If Barrett were nominated, it is possible that the president could moderate somewhat the predictable hysteria of the pro-choice movement, (i. e. pro-abortion), by repeating his view that the abortion rules should be left to the states to establish. This would assure a reasonable variety of abortion regimes to serve the whole country and might somewhat placate all but the most militant.
Since Barrett unquestionably is qualified and is not on a pro-life crusade, if the White House handles her nomination carefully and the Democrats are as frenzied in their antagonism as they were to Justice Kavanaugh, Democrats could alienate the entire Roman Catholic community of the United States, about a quarter of the population, and many others of other faiths.
Lagoa’s religious views are less well known. As a Floridian fugitive with her family from Castro’s Cuba, her nomination could be politically timely.
There is no reason for the president to make the tentative gesture of an interim appointment, but he could make it clear that if his nominee is not confirmed by election day, the results of the election would be taken into careful consideration before attempting to confirm the nominee.

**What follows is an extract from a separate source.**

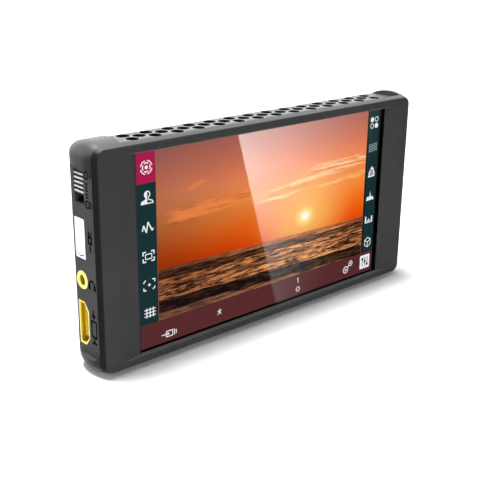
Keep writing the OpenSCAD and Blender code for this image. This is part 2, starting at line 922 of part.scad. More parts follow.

That might not allay many suspicions but it might not arouse as much hostility as expressing determination to confirm whatever the election result. It is very hard to manage these controversies but it might be possible to dampen the extremes.
A civilized discussion of abortion would be a preferable backdrop to the election than the Democrats’ continued desperate effort to maintain public hysteria over the coronavirus, while arguing for renewed economic shutdowns to embarrass the president, no matter how much damage would be inflicted onto millions of other people.
I am generally skeptical about chaotic election scenarios, but the election conceivably could go to the Supreme Court and end in a 4-4 tie, creating a severe crisis. Chief Justice John Roberts would probably vote with the other Republican appointees, but avoiding such a scenario would furnish the president an argument for swift confirmation of his nominee.